STORED RECORDS

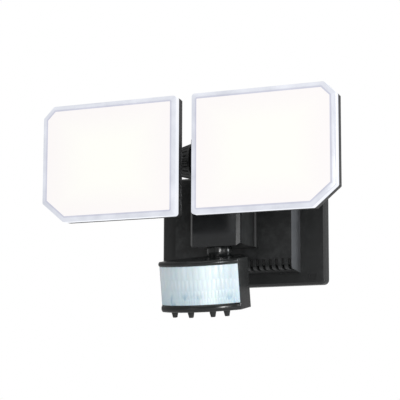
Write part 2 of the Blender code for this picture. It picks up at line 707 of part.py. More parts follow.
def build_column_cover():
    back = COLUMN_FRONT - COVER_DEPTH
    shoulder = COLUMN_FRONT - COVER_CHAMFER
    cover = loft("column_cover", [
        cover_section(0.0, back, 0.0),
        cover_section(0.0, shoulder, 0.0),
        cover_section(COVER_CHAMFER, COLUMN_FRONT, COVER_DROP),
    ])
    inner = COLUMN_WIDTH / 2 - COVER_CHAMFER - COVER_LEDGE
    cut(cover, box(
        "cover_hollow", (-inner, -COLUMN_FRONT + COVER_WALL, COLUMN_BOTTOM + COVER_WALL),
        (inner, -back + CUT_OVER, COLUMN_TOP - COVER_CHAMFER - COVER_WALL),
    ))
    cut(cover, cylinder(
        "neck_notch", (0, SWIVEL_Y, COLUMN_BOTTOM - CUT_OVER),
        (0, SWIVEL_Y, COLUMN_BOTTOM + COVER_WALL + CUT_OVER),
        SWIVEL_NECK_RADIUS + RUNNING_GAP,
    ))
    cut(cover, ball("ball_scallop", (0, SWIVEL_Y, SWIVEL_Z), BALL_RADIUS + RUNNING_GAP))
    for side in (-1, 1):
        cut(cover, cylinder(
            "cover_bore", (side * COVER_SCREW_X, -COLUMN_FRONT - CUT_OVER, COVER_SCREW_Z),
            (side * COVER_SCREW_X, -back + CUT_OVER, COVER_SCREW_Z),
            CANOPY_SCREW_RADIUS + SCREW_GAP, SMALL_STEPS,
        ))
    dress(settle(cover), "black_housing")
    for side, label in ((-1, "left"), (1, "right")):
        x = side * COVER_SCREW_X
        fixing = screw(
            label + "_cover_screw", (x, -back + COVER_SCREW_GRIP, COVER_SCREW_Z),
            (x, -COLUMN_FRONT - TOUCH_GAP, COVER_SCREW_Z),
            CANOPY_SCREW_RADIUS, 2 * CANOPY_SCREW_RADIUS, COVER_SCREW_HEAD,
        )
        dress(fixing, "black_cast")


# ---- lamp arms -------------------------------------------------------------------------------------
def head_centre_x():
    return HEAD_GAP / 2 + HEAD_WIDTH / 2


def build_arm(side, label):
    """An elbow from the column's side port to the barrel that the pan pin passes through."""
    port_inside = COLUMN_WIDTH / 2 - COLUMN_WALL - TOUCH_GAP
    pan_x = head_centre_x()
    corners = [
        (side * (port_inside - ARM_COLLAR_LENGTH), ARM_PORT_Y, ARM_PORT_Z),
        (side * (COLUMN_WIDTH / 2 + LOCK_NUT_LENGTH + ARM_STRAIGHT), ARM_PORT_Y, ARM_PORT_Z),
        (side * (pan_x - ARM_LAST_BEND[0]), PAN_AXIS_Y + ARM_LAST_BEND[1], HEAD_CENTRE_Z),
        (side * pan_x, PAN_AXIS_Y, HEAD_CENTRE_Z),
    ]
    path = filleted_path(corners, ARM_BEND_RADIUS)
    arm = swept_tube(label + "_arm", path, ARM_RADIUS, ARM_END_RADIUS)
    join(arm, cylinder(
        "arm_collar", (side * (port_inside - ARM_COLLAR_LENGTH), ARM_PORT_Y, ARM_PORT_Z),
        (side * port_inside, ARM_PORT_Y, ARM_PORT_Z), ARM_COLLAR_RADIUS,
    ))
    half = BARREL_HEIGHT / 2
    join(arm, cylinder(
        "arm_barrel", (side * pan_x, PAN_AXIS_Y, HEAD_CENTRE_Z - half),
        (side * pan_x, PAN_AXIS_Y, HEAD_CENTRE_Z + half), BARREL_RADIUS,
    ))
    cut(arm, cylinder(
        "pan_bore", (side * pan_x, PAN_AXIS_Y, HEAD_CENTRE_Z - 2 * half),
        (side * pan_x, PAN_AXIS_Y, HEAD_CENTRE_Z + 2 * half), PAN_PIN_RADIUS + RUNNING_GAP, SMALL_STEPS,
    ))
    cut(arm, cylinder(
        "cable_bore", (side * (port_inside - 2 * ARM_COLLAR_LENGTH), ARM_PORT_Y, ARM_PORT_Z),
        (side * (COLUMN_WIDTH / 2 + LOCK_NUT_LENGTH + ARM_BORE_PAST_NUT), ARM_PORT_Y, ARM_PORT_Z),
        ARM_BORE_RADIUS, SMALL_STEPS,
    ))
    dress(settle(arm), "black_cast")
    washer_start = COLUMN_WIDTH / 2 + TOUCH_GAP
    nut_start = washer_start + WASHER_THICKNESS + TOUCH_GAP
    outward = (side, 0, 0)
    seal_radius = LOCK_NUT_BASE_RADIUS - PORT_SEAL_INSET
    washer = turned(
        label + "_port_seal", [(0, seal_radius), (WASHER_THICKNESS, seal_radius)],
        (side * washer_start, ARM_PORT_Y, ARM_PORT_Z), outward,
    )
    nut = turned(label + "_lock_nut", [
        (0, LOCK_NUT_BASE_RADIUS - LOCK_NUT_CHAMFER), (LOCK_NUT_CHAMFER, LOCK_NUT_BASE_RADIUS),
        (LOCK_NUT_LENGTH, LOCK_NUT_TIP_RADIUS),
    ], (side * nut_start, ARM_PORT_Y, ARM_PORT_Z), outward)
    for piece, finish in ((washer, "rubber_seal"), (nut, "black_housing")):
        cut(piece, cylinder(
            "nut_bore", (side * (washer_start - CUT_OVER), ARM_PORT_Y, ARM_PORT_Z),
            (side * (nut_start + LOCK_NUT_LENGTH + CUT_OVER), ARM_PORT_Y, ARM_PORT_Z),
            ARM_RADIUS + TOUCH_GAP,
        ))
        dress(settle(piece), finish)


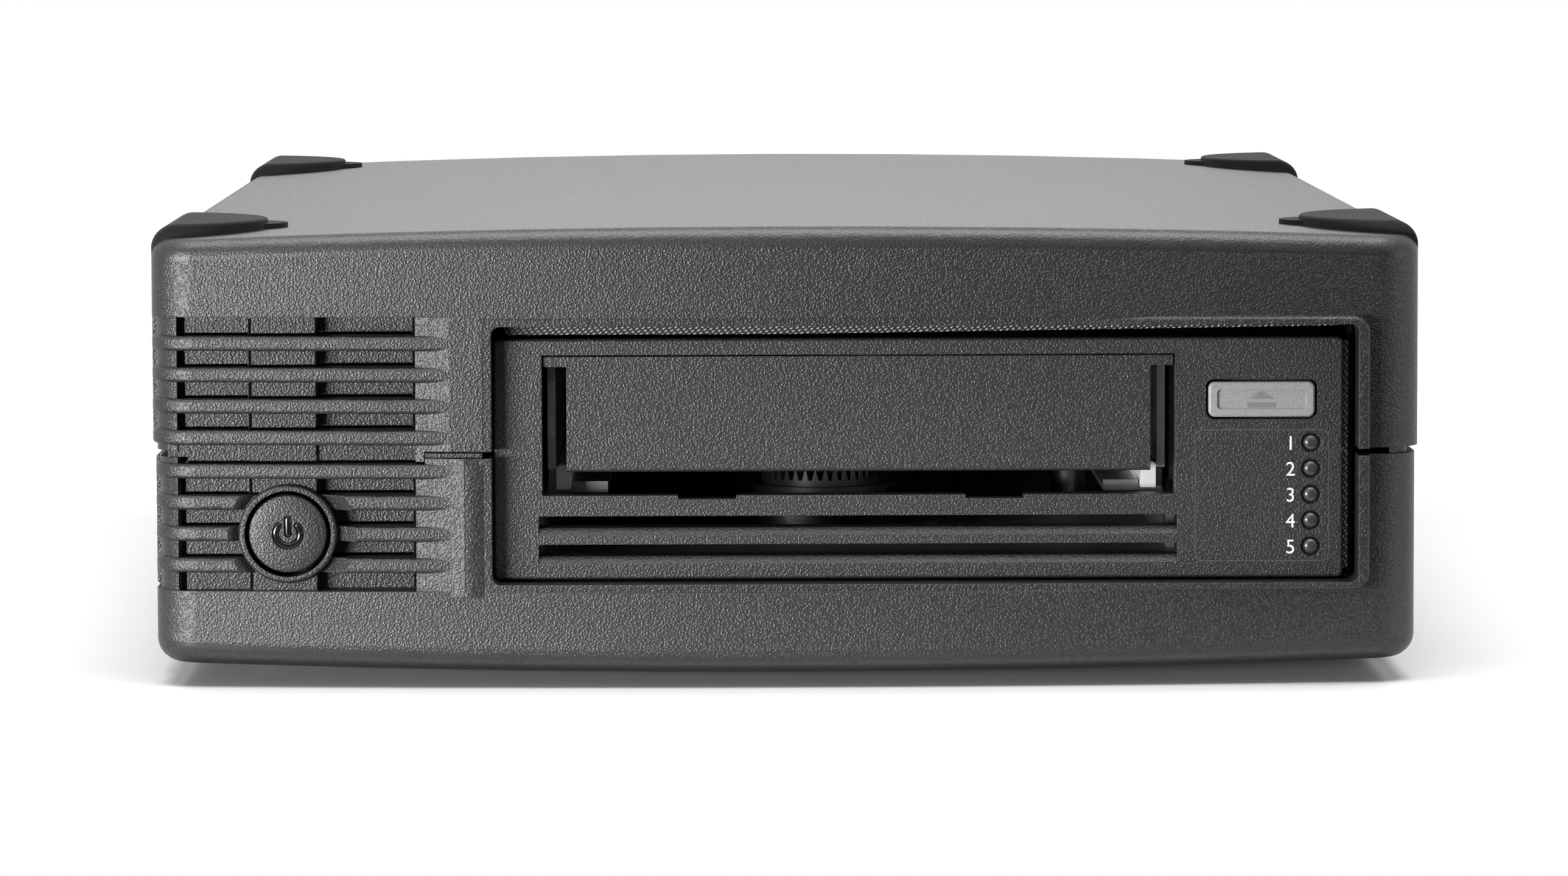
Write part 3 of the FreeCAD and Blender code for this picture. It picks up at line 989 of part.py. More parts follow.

WHAT IS ASKED
Go through the data and return every record exactly.

RESULT OF THE TASK
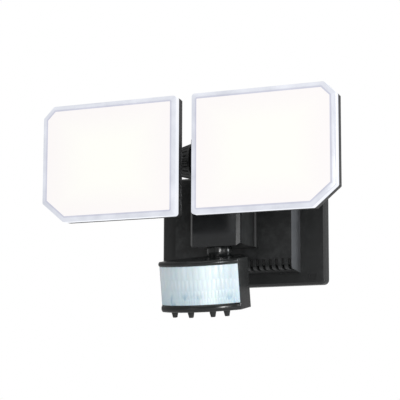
Write part 2 of the Blender code for this picture. It picks up at line 707 of part.py. More parts follow.
def build_column_cover():
    back = COLUMN_FRONT - COVER_DEPTH
    shoulder = COLUMN_FRONT - COVER_CHAMFER
    cover = loft("column_cover", [
        cover_section(0.0, back, 0.0),
        cover_section(0.0, shoulder, 0.0),
        cover_section(COVER_CHAMFER, COLUMN_FRONT, COVER_DROP),
    ])
    inner = COLUMN_WIDTH / 2 - COVER_CHAMFER - COVER_LEDGE
    cut(cover, box(
        "cover_hollow", (-inner, -COLUMN_FRONT + COVER_WALL, COLUMN_BOTTOM + COVER_WALL),
        (inner, -back + CUT_OVER, COLUMN_TOP - COVER_CHAMFER - COVER_WALL),
    ))
    cut(cover, cylinder(
        "neck_notch", (0, SWIVEL_Y, COLUMN_BOTTOM - CUT_OVER),
        (0, SWIVEL_Y, COLUMN_BOTTOM + COVER_WALL + CUT_OVER),
        SWIVEL_NECK_RADIUS + RUNNING_GAP,
    ))
    cut(cover, ball("ball_scallop", (0, SWIVEL_Y, SWIVEL_Z), BALL_RADIUS + RUNNING_GAP))
    for side in (-1, 1):
        cut(cover, cylinder(
            "cover_bore", (side * COVER_SCREW_X, -COLUMN_FRONT - CUT_OVER, COVER_SCREW_Z),
            (side * COVER_SCREW_X, -back + CUT_OVER, COVER_SCREW_Z),
            CANOPY_SCREW_RADIUS + SCREW_GAP, SMALL_STEPS,
        ))
    dress(settle(cover), "black_housing")
    for side, label in ((-1, "left"), (1, "right")):
        x = side * COVER_SCREW_X
        fixing = screw(
            label + "_cover_screw", (x, -back + COVER_SCREW_GRIP, COVER_SCREW_Z),
            (x, -COLUMN_FRONT - TOUCH_GAP, COVER_SCREW_Z),
            CANOPY_SCREW_RADIUS, 2 * CANOPY_SCREW_RADIUS, COVER_SCREW_HEAD,
        )
        dress(fixing, "black_cast")


# ---- lamp arms -------------------------------------------------------------------------------------
def head_centre_x():
    return HEAD_GAP / 2 + HEAD_WIDTH / 2


def build_arm(side, label):
    """An elbow from the column's side port to the barrel that the pan pin passes through."""
    port_inside = COLUMN_WIDTH / 2 - COLUMN_WALL - TOUCH_GAP
    pan_x = head_centre_x()
    corners = [
        (side * (port_inside - ARM_COLLAR_LENGTH), ARM_PORT_Y, ARM_PORT_Z),
        (side * (COLUMN_WIDTH / 2 + LOCK_NUT_LENGTH + ARM_STRAIGHT), ARM_PORT_Y, ARM_PORT_Z),
        (side * (pan_x - ARM_LAST_BEND[0]), PAN_AXIS_Y + ARM_LAST_BEND[1], HEAD_CENTRE_Z),
        (side * pan_x, PAN_AXIS_Y, HEAD_CENTRE_Z),
    ]
    path = filleted_path(corners, ARM_BEND_RADIUS)
    arm = swept_tube(label + "_arm", path, ARM_RADIUS, ARM_END_RADIUS)
    join(arm, cylinder(
        "arm_collar", (side * (port_inside - ARM_COLLAR_LENGTH), ARM_PORT_Y, ARM_PORT_Z),
        (side * port_inside, ARM_PORT_Y, ARM_PORT_Z), ARM_COLLAR_RADIUS,
    ))
    half = BARREL_HEIGHT / 2
    join(arm, cylinder(
        "arm_barrel", (side * pan_x, PAN_AXIS_Y, HEAD_CENTRE_Z - half),
        (side * pan_x, PAN_AXIS_Y, HEAD_CENTRE_Z + half), BARREL_RADIUS,
    ))
    cut(arm, cylinder(
        "pan_bore", (side * pan_x, PAN_AXIS_Y, HEAD_CENTRE_Z - 2 * half),
        (side * pan_x, PAN_AXIS_Y, HEAD_CENTRE_Z + 2 * half), PAN_PIN_RADIUS + RUNNING_GAP, SMALL_STEPS,
    ))
    cut(arm, cylinder(
        "cable_bore", (side * (port_inside - 2 * ARM_COLLAR_LENGTH), ARM_PORT_Y, ARM_PORT_Z),
        (side * (COLUMN_WIDTH / 2 + LOCK_NUT_LENGTH + ARM_BORE_PAST_NUT), ARM_PORT_Y, ARM_PORT_Z),
        ARM_BORE_RADIUS, SMALL_STEPS,
    ))
    dress(settle(arm), "black_cast")
    washer_start = COLUMN_WIDTH / 2 + TOUCH_GAP
    nut_start = washer_start + WASHER_THICKNESS + TOUCH_GAP
    outward = (side, 0, 0)
    seal_radius = LOCK_NUT_BASE_RADIUS - PORT_SEAL_INSET
    washer = turned(
        label + "_port_seal", [(0, seal_radius), (WASHER_THICKNESS, seal_radius)],
        (side * washer_start, ARM_PORT_Y, ARM_PORT_Z), outward,
    )
    nut = turned(label + "_lock_nut", [
        (0, LOCK_NUT_BASE_RADIUS - LOCK_NUT_CHAMFER), (LOCK_NUT_CHAMFER, LOCK_NUT_BASE_RADIUS),
        (LOCK_NUT_LENGTH, LOCK_NUT_TIP_RADIUS),
    ], (side * nut_start, ARM_PORT_Y, ARM_PORT_Z), outward)
    for piece, finish in ((washer, "rubber_seal"), (nut, "black_housing")):
        cut(piece, cylinder(
            "nut_bore", (side * (washer_start - CUT_OVER), ARM_PORT_Y, ARM_PORT_Z),
            (side * (nut_start + LOCK_NUT_LENGTH + CUT_OVER), ARM_PORT_Y, ARM_PORT_Z),
            ARM_RADIUS + TOUCH_GAP,
        ))
        dress(settle(piece), finish)


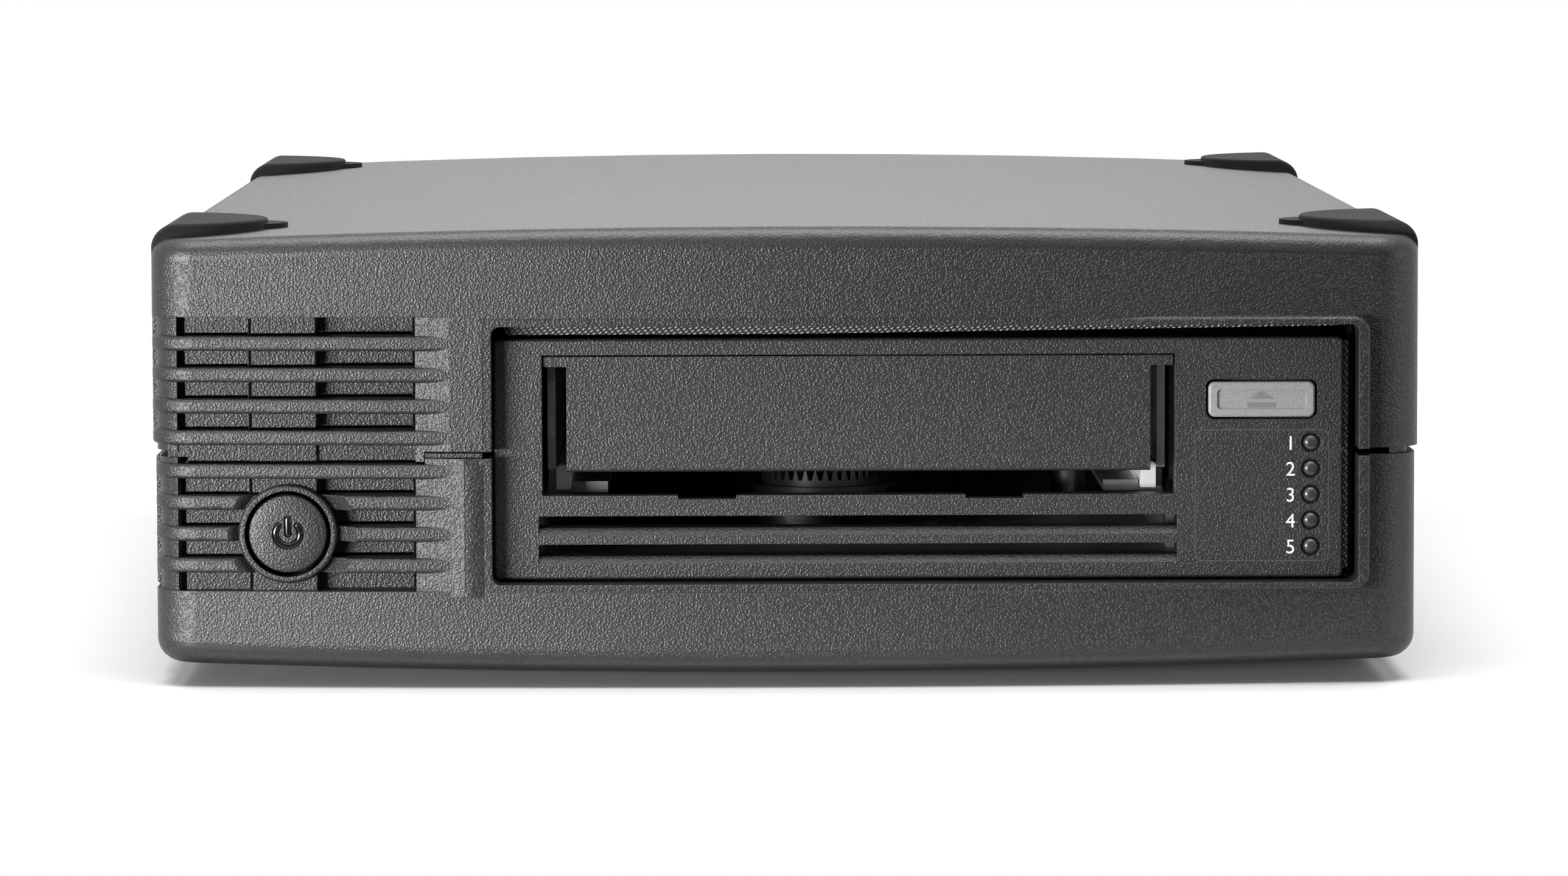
Write part 3 of the FreeCAD and Blender code for this picture. It picks up at line 989 of part.py. More parts follow.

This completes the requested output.